The components which programmers must development are the messages, message handlers, and message factories in the inner message process flow and they are the generality part of the work load in the server side development. Therefore, the development system which we presented will focus on to these components’

development. In order to descript these components, the first step is to define the XML schema document according to the format of the message, and find out the relationship between these components. In the DOIT platform, each message is defined as a byte buffer. In the Figure 3-2, there is an unknown type message be sent to the server. This message is composed by two components. First is the fixed component, they include a message type, total message length, avatar id, player id and

the length of custom component. Each message will have the same format at the first component and next component is the custom format. According to the different messages’ function, the client will need to send some different attributes to the servers for the game logic operation. Therefore, the custom component is composed by some attributes. In the DOIT platform, we support some types of the attributes include int, string, Boolean, byte, short, long and float. For example, a player login message is sent when a new client join to the virtual world and it must include the player id and password attribute. So the custom component in the player login message is composed by a player id string and a password string, the full format is show in the Figure 3-3.

Figure 3-3 Examples of the Message Format

Because of the total length, avatar id, ct id, custom length attributes’ value are assigned dynamically during the message sending process, so we will not necessary to describe them. We must describe the others, include the message type, and custom attributes and we also describe the message version number, package name and the class path.
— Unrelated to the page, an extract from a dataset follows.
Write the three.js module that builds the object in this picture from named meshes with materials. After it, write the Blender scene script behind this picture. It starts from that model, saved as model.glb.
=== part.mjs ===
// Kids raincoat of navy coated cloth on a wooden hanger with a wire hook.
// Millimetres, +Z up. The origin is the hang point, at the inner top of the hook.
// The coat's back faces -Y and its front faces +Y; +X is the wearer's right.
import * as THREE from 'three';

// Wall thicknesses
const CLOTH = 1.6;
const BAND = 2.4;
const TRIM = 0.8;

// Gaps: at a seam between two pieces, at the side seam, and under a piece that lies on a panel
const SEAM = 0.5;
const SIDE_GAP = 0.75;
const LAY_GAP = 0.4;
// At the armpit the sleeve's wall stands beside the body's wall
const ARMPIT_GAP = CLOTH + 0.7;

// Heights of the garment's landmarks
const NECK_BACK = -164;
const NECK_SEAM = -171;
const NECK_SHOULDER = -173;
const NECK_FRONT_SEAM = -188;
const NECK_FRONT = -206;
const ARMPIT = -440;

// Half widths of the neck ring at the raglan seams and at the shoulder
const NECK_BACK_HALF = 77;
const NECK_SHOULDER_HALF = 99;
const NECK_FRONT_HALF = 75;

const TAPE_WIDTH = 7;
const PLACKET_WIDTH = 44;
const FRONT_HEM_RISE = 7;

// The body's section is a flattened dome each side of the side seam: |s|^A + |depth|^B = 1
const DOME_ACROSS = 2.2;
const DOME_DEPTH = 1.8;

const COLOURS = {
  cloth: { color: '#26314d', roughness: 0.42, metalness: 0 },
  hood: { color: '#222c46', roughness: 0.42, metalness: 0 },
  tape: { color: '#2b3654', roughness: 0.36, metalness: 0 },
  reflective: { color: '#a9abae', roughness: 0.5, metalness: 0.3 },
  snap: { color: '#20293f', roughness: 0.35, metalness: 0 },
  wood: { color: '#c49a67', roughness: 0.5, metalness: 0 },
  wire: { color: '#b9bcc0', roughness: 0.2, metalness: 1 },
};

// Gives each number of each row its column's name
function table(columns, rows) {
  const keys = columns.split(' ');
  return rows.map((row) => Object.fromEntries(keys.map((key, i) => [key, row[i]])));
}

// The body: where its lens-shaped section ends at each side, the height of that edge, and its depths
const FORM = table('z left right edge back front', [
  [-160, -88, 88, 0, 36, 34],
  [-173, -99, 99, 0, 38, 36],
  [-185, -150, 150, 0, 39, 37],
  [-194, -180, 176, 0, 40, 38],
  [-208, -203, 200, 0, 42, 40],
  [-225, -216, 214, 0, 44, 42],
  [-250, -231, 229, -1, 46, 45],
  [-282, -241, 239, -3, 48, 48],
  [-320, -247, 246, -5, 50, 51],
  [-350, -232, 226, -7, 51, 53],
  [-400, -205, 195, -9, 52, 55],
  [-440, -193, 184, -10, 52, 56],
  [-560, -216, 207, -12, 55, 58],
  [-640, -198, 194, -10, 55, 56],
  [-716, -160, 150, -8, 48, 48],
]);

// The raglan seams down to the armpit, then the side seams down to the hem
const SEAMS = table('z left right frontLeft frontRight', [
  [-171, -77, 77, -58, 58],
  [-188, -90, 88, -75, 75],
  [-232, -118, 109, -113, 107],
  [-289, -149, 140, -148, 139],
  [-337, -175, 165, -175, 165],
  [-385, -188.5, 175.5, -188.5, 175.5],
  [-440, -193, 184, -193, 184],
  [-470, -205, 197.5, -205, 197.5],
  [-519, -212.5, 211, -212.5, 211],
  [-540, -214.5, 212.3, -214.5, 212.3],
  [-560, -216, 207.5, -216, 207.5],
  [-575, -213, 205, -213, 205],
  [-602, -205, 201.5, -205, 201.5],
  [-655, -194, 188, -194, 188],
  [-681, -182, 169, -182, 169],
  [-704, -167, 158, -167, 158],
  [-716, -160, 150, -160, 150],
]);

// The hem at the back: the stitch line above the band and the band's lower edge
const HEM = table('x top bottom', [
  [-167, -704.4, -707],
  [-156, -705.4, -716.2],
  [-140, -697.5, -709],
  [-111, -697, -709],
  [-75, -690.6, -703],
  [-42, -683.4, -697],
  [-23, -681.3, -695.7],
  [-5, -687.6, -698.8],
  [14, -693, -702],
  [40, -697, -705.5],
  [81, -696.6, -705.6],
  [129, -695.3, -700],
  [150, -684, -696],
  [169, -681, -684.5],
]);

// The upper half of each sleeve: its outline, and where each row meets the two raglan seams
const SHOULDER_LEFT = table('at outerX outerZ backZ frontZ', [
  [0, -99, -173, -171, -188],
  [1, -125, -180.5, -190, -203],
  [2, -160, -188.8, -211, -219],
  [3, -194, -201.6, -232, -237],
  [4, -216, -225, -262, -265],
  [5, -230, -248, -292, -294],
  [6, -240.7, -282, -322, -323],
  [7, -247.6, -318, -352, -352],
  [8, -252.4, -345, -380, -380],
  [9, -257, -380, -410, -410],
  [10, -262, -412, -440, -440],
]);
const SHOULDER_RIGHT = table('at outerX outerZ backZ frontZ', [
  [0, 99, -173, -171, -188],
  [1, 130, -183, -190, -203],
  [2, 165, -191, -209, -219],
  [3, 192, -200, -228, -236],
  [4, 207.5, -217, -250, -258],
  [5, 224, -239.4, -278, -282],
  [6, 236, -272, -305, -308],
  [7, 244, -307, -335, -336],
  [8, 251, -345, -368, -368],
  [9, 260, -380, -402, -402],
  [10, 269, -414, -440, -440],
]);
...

Figure 2-1 is a MMOG message description document; it describes the

login and move message protocol. And we defined an xml schema document to verify it; the xml schema document is show in the Figure 2-2. After defined the MMOG script document, the next step is to design the code generation engine. The code generation engine will generate the code according to the attributes’ value which we described in the script document. Therefore, we analyze the code which we want to generate to induce some regular and relationship between these codes.

Figure 3-4 The Code of MoveMessage and LoginMessage

Figure 3-4 shows the code of the move and login message. We block all the

components which are different form another in the programs. The first block is the red color block; it includes the message name and attributes’ name and type and the message type value which all described in the MMOG script document. Therefore, this block code will be generated according to the MMOG script document directly without others logic determination. Next is the blue color block; because each message program will have encode and decode method, and the method logic operation will be different according to the attributes included by the message.
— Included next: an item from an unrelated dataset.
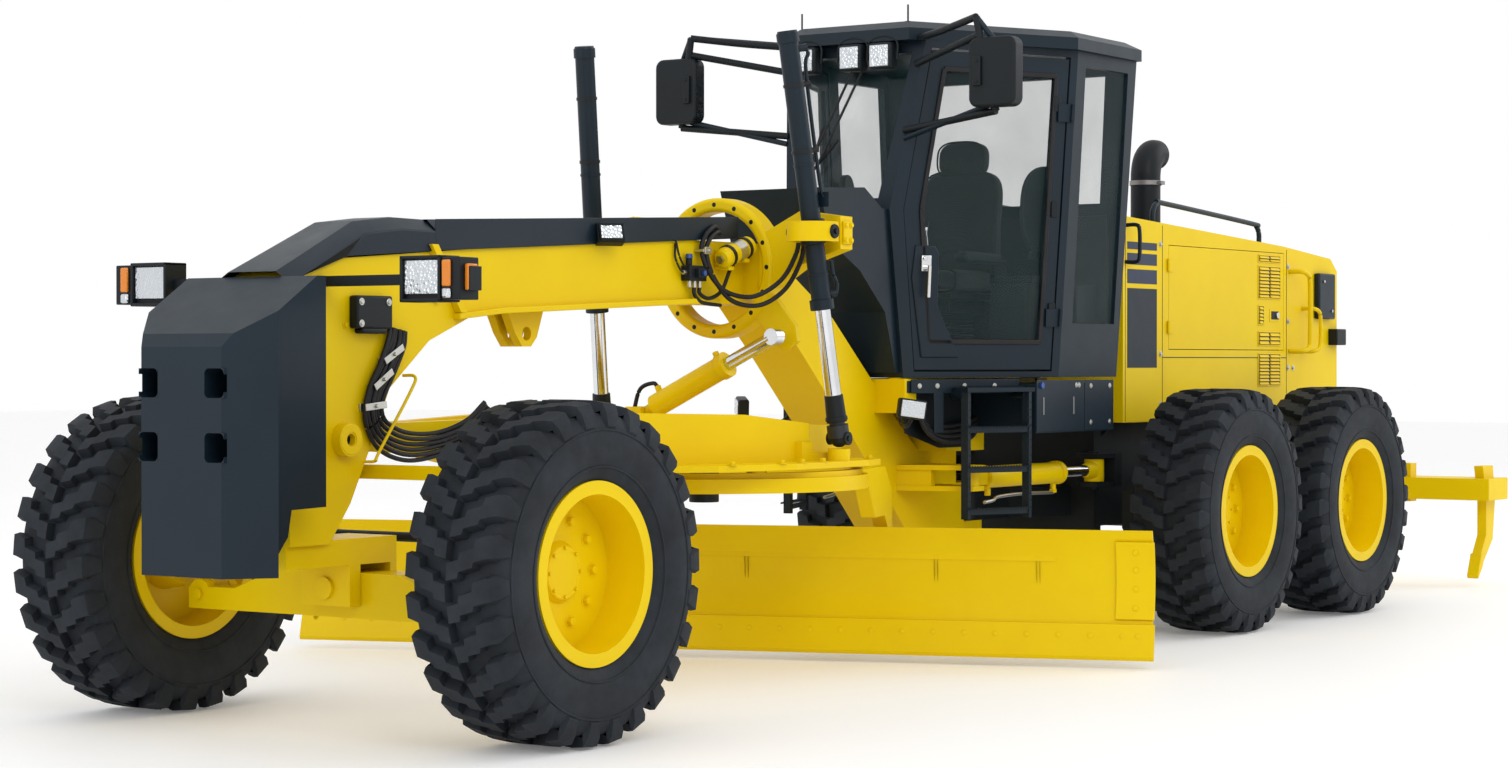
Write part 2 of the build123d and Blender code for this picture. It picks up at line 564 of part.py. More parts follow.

The decode method function is to put the attributes’ value from the byte buffer, and the encode method is doing the inverse work. Therefore, we must insert the code into the method according to the type of the attributes. In the decode method, we must use the JAVA byte buffer API to get the values from the byte buffer, and the sequence which we get the attributes must follow the sequence of the attributes which we described in the MMOG script document. And the encode method is also. For example, we described the move message in the Figure 2-1, it defined the move message have two attributes; direction and accept, and they will have the same order in the byte buffer.

Therefore, in the decode method, we assign direction attribute value by using the get() method to get a byte value from the byte buffer and then we use some code to get the accept attribute value. Because the JAVA byte buffer API doesn’t provide the method to get or put the Boolean and string value, we use a shot value to replace the Boolean value, and we use a short value and a byte array to replace the string. In the decode method, we use getShort() method to get a short value from the byte buffer and to differentiate the value. If it is equal to zero then it represent the Boolean value false, if it is equal to one then it represent the Boolean value true. So, we can assign a Boolean

value to the accept attribute according to the short value. If the attribute type is the string, then we use a short value to record the length of the string and use the bytes to store the string. By the same way, in the encode method we also need to use some JAVA byte buffer API to put the value into the byte buffer according to the type and sequence of the attributes.

The last block is the purple color block, if composed by the get and set methods. Each attributes in the message will accompany a get and a set method. We must insert these methods according to the attributes’ name and type. For example, in the move

message, the attribute direction will have the getDirection() and the setDirection() methods. In the getDirection() method, we will return a byte value which is the value of the direction attribute. And in the setDirection() method, we will send a byte value into the method, and this value will be assigned to the direction. Others attribute will follow the same way to generate the get and set methods.

Besides the message code, we will also generate the message factory and message handler code. The code of the login message factory and handler is show in the Figure 3-5. They are also follow a fixed format and the only thing that different is the class name. We just only insert the message name into the program where the red block area. Therefore, we can generate these codes fast without do any logic determine. After generated the code, the last work is to generate the vwlogic properties file. The game server will load the message handlers dynamically when system startup according to the description of the vwlogic properties file. The vwlogic properties file will store the entire handler and factories name and class path, and the record format is show in the next page. Each line represents a message handler or factory and it distributes the class path and message type.

1=cis.game.common.message.LoginMessageFactory/0x01 2=cis.game.server.handler.LoginMessageHandler/0x01 1=cis.game.common.message.MoveMessageFactory/0x02 2=cis.game.server.handler.MoveMessageHandler/0x02

Figure 3-5 The Code of LoginMessageHandler and LoginMessageFactory

After analyzed the code of the message, factory and handler, then we designed a code generation engine according to the results. The code generation engine must have some functions like load, parser and generate each kind of the code. Figure 3-6 is the DOIT platform code generation engine architecture. At first, we load the MMOG script document from the assignment path, and then use a XML parser [DOM] to parser the MMOG script document. According to the content of the document, call each generator to generate the code.

Figure 3-6 DOIT Platform Code Generation Engine

These codes are not accomplish, because there are still have some logic code which can’t be generated and need to be inserted into the program. Like the message handler program, the onMessage method is responsible for process the message, and it will need to connect to the database or reference to the server state. Therefore, we didn’t define the script way in advance; the programmer must insert the logic code into the method according to their necessary.